Reproducing the PyTorch Tensor Resize Bug

Understanding a bug is one thing, but being able to reproduce the PyTorch tensor resize bug consistently is key to both verifying its existence and helping the developers fix it. The minimal reproduction snippet provided perfectly illustrates the problem. Let’s walk through it step-by-step to see the inconsistent state in action.

First, we import the necessary libraries: torch for tensor operations and numpy for creating external arrays.

import torch
import numpy as np

Next, we create a piece of non-resizable storage. This is crucial for triggering the bug. We do this by taking an empty NumPy array of a specific data type and converting it into a PyTorch untyped_storage(). The important thing here is that this storage has 0 bytes and is not designed to be resized by PyTorch.

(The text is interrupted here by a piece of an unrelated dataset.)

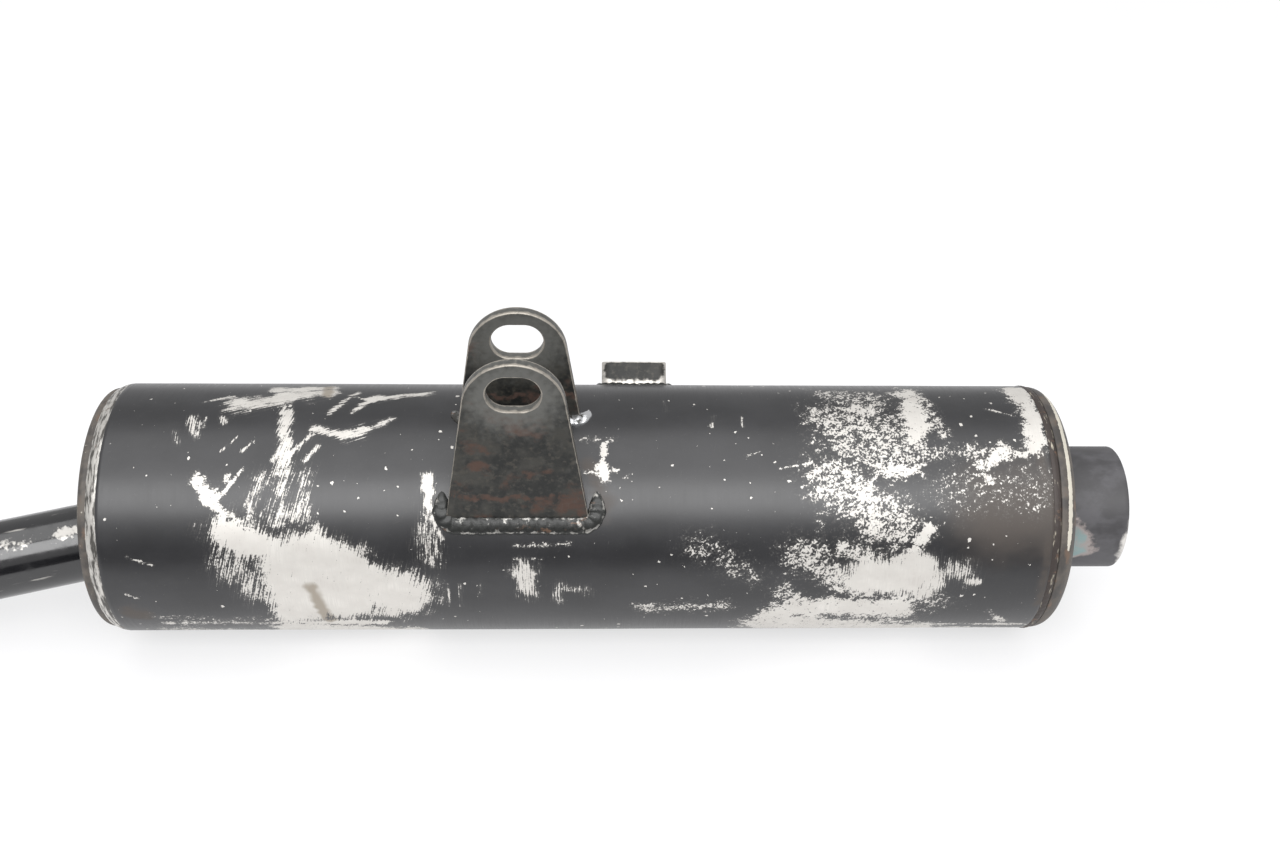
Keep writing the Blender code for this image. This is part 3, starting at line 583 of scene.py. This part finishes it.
def make_bead_finish(name, dark, light, low, high, grain_size, rough):
    """Weld metal: paint left in the hollows and steel on the crowns, and bright steel where
    the piece's attribute asks for it: rubbed steel, and a painted highlight along some
    beads' edges. The two levels say how much of it is made bright."""
    made, tree, shader = new_finish(name)
    place = add(tree, "TexCoord", out="Object")
    laid = add(tree, "Mapping", LAID, {"Vector": place, "Scale": grain_size})
    mottle = add(tree, "TexNoise", None,
                 {"Vector": laid, "Scale": 1.0, "Detail": 5.0, "Roughness": 0.6})
    # Along a bead's edges this bright share is a painted highlight; at its ends it is rubbed steel.
    rubbed = wear(tree, "glint", mottle, 1.0, low, high)
    rusted = patches(tree, place, (0.006, 0.004, 0.004), 5.0, 0.60, 0.70)
    grain = add(tree, "TexNoise", None, {"Vector": place, "Scale": 1400.0, "Detail": 3.0})
    wire(tree, shader, {
        "Base Color": coats(tree, dark, (rubbed, light), (rusted, "#5f4a3c")),
        "Roughness": rough,
        "Metallic": add(tree, "Mix", None, {0: rubbed, 2: 0.2, 3: 0.85}),
        "Normal": add(tree, "Bump", None, {"Height": grain, "Strength": 0.3, "Distance": 0.0002}),
    })
    return made


def make_sooty_steel():
    """Mild steel inside the can: blue-grey sheet under a coat of soot."""
    made, tree, shader = new_finish("sooty_mild_steel")
    place = add(tree, "TexCoord", out="Object")
    soot = patches(tree, place, (0.012, 0.012, 0.012), 5.0, 0.35, 0.65)
    wire(tree, shader, {
        "Base Color": coats(tree, "#6a6763", (soot, "#26231f")),
        "Roughness": add(tree, "Mix", None, {0: soot, 2: 0.42, 3: 0.85}),
        "Metallic": add(tree, "Mix", None, {0: soot, 2: 0.9, 3: 0.1}),
    })
    return made


ALONG_SEAM = (0.0012, 0.0075, 0.0075)
FINE = (0.0030, 0.0030, 0.0030)
shell_paint = make_shell_paint()
cap_paint = make_cap_paint()
pipe_paint = make_pipe_paint()
outlet_paint = make_outlet_paint()
plate_finish = make_plate_finish(
    "rusting_hot_rolled_plate", "#1e1f1e", "#353430", 0.53, "#a8a299")
lug_finish = make_plate_finish(
    "chipped_paint_on_plate", "#1b1b1a", "#2b2a28", 0.80, "#d6d2cc")
seam_finish = make_bead_finish(
    "rubbed_seam_weld", "#474542", "#cfccc7", 0.42, 0.58, ALONG_SEAM, 0.42)
browned_finish = make_bead_finish(
    "browned_seam_weld", "#3a3330", "#b5ae9f", 0.58, 0.66, ALONG_SEAM, 0.55)
ear_bead_finish = make_bead_finish(
    "painted_bracket_weld", "#262726", "#a4a29e", 0.60, 0.74, FINE, 0.38)
blob_finish = make_bead_finish(
    "bright_bracket_weld", "#3a3936", "#cfd0d2", 0.46, 0.58, FINE, 0.27)
sooty_steel = make_sooty_steel()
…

# Create non-resizable storage (0 bytes)
locked_storage = torch.from_numpy(np.array([], dtype=np.int32)).untyped_storage()

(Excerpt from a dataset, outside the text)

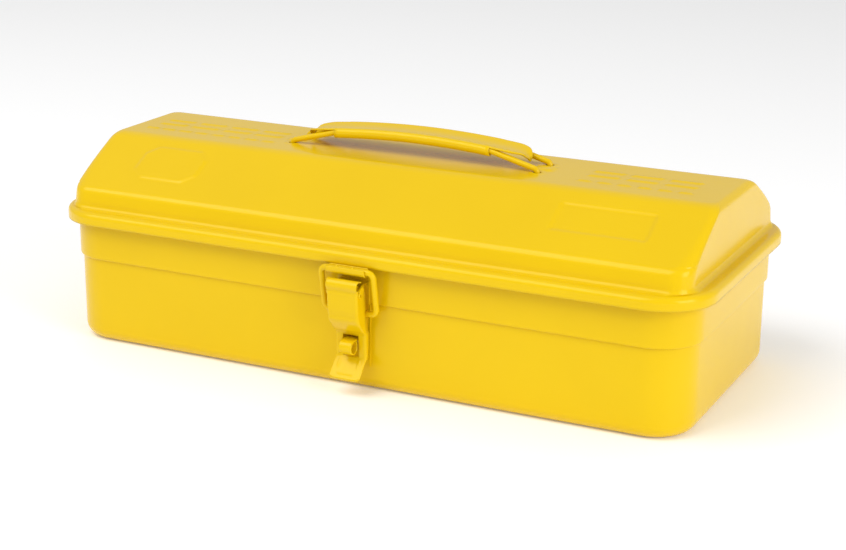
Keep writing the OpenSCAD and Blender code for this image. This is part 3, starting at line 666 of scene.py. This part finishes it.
def flange_points(y, z, depth, tilt):
    """The left flange's two points and the four of its bend, from the back to the front."""
    tilt = math.radians(tilt)
    back_y, back_z = math.cos(tilt), math.sin(tilt)
    r = min(FLANGE_BEND, max(0.12, depth * 0.5))
    points = [(-LEVER_HALF, y + back_y * d, z + back_z * d)
              for d in (max(depth, r + 0.02), max(depth * 0.5, r + 0.01))]
    for angle in (0, 22, 45, 68):
        across, back = math.cos(math.radians(angle)), 1 - math.sin(math.radians(angle))
        points.append((-LEVER_HALF + r - r * across, y + back_y * r * back, z + back_z * r * back))
    return points


def lever():
    """The pressed lever: rolled top, flat face, slotted plate, side flanges and flared tab."""
    rows = lever_rows()
    slot_x = spread(-SLOT_HALF, SLOT_HALF, LEVER_PITCH) + [SLOT_HALF]
    edge_x = spread(-LEVER_HALF + FLANGE_BEND, -SLOT_HALF, LEVER_PITCH)
    flat_x = edge_x + slot_x + [-x for x in reversed(edge_x)]
    points = []
    for y, z, depth, tilt in rows:
        left = flange_points(y, z, depth, tilt)
        row = left + [(x, y - tab_relief(x, z), z) for x in flat_x]
        row += [(-px, py, pz) for px, py, pz in reversed(left)]
        narrow = 1 - corner_inset(z - TAB_END[1]) / LEVER_HALF
        points += [(LATCH_X + px * narrow, py, pz) for px, py, pz in row]
    slot_start = len(left) + len(edge_x)
    slot_end = slot_start + len(slot_x) - 1

    def skip(i, j):
        middle_z = (rows[i][1] + rows[i + 1][1]) / 2
        return SLOT_LOW < middle_z < SLOT_HIGH and slot_start <= j < slot_end

    faces = grid_faces(len(rows), len(row), skip=skip)
    return new_piece("lever_pressed", points, faces, "lever", ["latch_lever"], INWARD)


def flange_curls():
    """The ends of the rolled pivot that show on the lever's two flanges."""
    meshes = []
    for side in (-1, 1):
        x = LATCH_X + side * (LEVER_HALF + CURL_PIN_PROUD)
        path = [(x, y, z) for y, z in arc(CURL_PIN, CURL_PIN_R, 130, 440, 22)]
        meshes.append(tube(path, CURL_PIN_EDGE_R, 10))
    points, faces = joined(*meshes)
    return new_piece("flange_curls", points, faces, "lever", [])


def bail():
    inner = LEVER_HALF - SHEET - 0.8
    outer = (BAIL_HIGH.x - BAIL_LOW.x) / 2 - WIRE_R
    left = [(-inner, *BAIL_PIVOT), (-outer, *BAIL_PIVOT), (-outer, *BAIL_BAR)]
    corners = left + [(-x, y, z) for x, y, z in reversed(left)]
    path = rounded_path([(LATCH_X + x, y, z) for x, y, z in corners], BAIL_CORNER_R)
    points, faces = tube(path, WIRE_R, 24)
    return new_piece("bail_wire", points, faces, "bail", ["latch_bail"])


def strip(section, low, high):
    """A strip of sheet as wide as a node's box: a Y-Z path drawn out along X."""
    half = (high.x - low.x) / 2
    stations = spread(-half, half, 0.5) + [half]
    points = [(LATCH_X + x, y, z) for y, z in section for x in stations]
    return points, grid_faces(len(section), len(stations))


def lip_wave(x, behind, above):
    """Lifts the catch's outer lip into two small bumps, and dips the curl under them."""
    bump = pad(abs(x) - WAVE_X, 0.0, 0.9, 1.0, 1.2)
    front = 1 - smoothstep(behind / WAVE_REACH)
    return (WAVE_UP if above > 0 else -WAVE_DOWN) * bump * front


def catch():
    """The hook on the lid's rim that curls under the bail's bar."""
    mid_r = CATCH_IN_R + SHEET / 2
    back_y, front_y = CATCH_HIGH.y - SHEET / 2, BAIL_BAR[0] - mid_r
    section = [(back_y, RIM_Z + 0.3), (back_y, RIM_Z - 0.2), (back_y, BAIL_BAR[1] + 0.8)]
    section += arc(BAIL_BAR, mid_r, 360, 180, 14) + [(front_y, RIM_Z - 0.4), (front_y, RIM_Z + 0.2)]
    points, faces = strip(section, CATCH_LOW, CATCH_HIGH)
    points = [(x, y, z + lip_wave(x - LATCH_X, y - front_y, z - BAIL_BAR[1])) for x, y, z in points]
    return new_piece("catch_hook", points, faces, "lid", ["latch_catch"], CENTRED)


def staple():
    """The padlock staple: a strip that turns out of its base and curls through nearly a full turn."""
    mid_r = STAPLE_IN_R + SHEET / 2
    base_y = STAPLE_HIGH.y - SHEET / 2
    bend = (base_y - STAPLE_BEND_R, STAPLE[1] + mid_r - STAPLE_BEND_R)
    section = [(base_y, STAPLE[1] + 0.6), (base_y, bend[1])]
    section += arc(bend, STAPLE_BEND_R, 0, 90, 4) + arc(STAPLE, mid_r, 90, 425, 34)
    points, faces = strip(section, STAPLE_LOW, STAPLE_HIGH)
    return new_piece("staple_curl", points, faces, "box", ["padlock_staple"], CENTRED)


# ---- Camera, light and floor ----

CAMERA_AZIMUTH, CAMERA_ELEVATION, CAMERA_ROLL = 25.80, 17.32, 0.50
CAMERA_TARGET, CAMERA_DISTANCE = Vector((0.0026, 0.00125, 0.04036)), 0.9967
LENS, SENSOR_WIDTH = 76.86, 36
WORLD_STRENGTH = 0.58
FLOOR_HALF = 6
FLOOR_COLOUR = (0.98, 0.98, 0.98, 1)
FLOOR_GLOW = 0.09
WHITE = (1, 1, 1, 1)


def camera():
    azimuth, elevation = math.radians(CAMERA_AZIMUTH), math.radians(CAMERA_ELEVATION)
    roll = math.radians(CAMERA_ROLL)
    level = math.cos(elevation)
    back = Vector((math.sin(azimuth) * level, -math.cos(azimuth) * level, math.sin(elevation)))
    right = (-back).cross(Vector((0, 0, 1))).normalized()
    up = right.cross(-back)
    across = right * math.cos(roll) + up * math.sin(roll)
    above = -right * math.sin(roll) + up * math.cos(roll)
    turn = Matrix((across, above, back)).transposed().to_4x4()
    data = bpy.data.cameras.new("camera")
    data.lens, data.sensor_width = LENS, SENSOR_WIDTH
    made = bpy.data.objects.new("camera", data)
    made.matrix_world = Matrix.Translation(CAMERA_TARGET + back * CAMERA_DISTANCE) @ turn
    bpy.context.scene.collection.objects.link(made)
    bpy.context.scene.camera = made


def soft_light(name, place, aim, size, power):
    data = bpy.data.lights.new(name, "AREA")
    data.shape = "RECTANGLE"
    data.size, data.size_y, data.energy = size[0], size[1], power
    made = bpy.data.objects.new(name, data)
    made.location = place
    made.rotation_euler = (Vector(aim) - Vector(place)).to_track_quat("-Z", "Y").to_euler()
    bpy.context.scene.collection.objects.link(made)


def pale_floor():
    mesh = bpy.data.meshes.new("floor")
    build = bmesh.new()
    bmesh.ops.create_grid(build, x_segments=2, y_segments=2, size=FLOOR_HALF)
    build.to_mesh(mesh)
    build.free()
    floor = bpy.data.objects.new("floor", mesh)
    bpy.context.scene.collection.objects.link(floor)
    material = bpy.data.materials.new("pale_floor")
    material.use_nodes = True
    shader = material.node_tree.nodes["Principled BSDF"]
    shader.inputs["Base Color"].default_value = FLOOR_COLOUR
    shader.inputs["Roughness"].default_value = 0.6
    shader.inputs["Emission Color"].default_value = WHITE
    shader.inputs["Emission Strength"].default_value = FLOOR_GLOW
    mesh.materials.append(material)


def studio():
    world = bpy.data.worlds.new("studio")
    world.use_nodes = True
    background = world.node_tree.nodes["Background"]
    background.inputs["Color"].default_value = WHITE
    background.inputs["Strength"].default_value = WORLD_STRENGTH
    bpy.context.scene.world = world
    soft_light("key", (-0.75, -1.0, 1.65), (0, 0, 0.05), (1.6, 1.4), 23)
    soft_light("side", (1.6, -0.55, 0.7), (0, 0, 0.06), (0.9, 1.1), 14)
    pale_floor()
    bpy.context.scene.view_settings.view_transform = "Standard"


def finish_cad_nodes():
    """Gives the CAD nodes that stay their materials."""
    zinc = {"left_hinge_pin", "right_hinge_pin", "tray_handle"}
    tray = set(frame["record"]["behaviour"]["bodies"]["tray"])
    for name, node in frame["nodes"].items():
        node.data.materials.clear()
        node.data.materials.append(ZINC if name in zinc else TRAY_PAINT if name in tray else PAINT)


camera()
studio()
finish_cad_nodes()
case()
lid()
grip()
wire("left_wire", -1, "left_handle_wire")
wire("right_wire", 1, "right_handle_wire")
lever()
flange_curls()
bail()
catch()
staple()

Then, we create a fresh PyTorch tensor and inject our locked_storage into it using set_(). This tensor, t, is now backed by our non-resizable 0-byte storage.

# Inject into a fresh tensor
t = torch.tensor([], dtype=torch.int32)
t.set_(locked_storage)

Now, for the critical part: we attempt to resize the tensor t to a new shape, (5, 5, 5). We wrap this operation in a try-except block because we expect resize_() to fail and raise a RuntimeError due to the non-resizable storage. This is where the metadata corruption happens.

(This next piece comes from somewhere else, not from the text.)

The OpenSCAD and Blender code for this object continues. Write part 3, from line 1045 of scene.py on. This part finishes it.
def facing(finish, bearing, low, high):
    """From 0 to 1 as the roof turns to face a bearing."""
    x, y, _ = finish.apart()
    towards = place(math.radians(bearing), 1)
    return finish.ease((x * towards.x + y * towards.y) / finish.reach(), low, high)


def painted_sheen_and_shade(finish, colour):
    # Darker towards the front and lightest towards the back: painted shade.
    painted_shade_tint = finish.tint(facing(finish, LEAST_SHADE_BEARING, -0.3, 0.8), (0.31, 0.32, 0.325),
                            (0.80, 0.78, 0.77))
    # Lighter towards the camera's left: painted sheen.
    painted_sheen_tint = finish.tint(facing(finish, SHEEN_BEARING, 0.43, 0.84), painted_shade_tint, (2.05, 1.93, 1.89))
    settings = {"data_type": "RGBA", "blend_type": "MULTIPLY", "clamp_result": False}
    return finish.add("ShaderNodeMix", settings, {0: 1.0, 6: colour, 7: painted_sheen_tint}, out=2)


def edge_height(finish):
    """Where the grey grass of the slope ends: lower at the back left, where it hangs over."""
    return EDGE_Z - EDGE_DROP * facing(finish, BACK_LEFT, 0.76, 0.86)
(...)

# Attempt to resize (Expected: Fail, maintain original shape)
# (Actual: Fails, but updates shape to 5x5x5)
try:
    t.resize_((5, 5, 5))
except RuntimeError:
    pass

Finally, we verify the corruption. After the RuntimeError is caught (and effectively ignored by pass), we inspect the shape and the actual storage size of our tensor t. The output clearly shows the inconsistent state:

# Verify corruption
print(f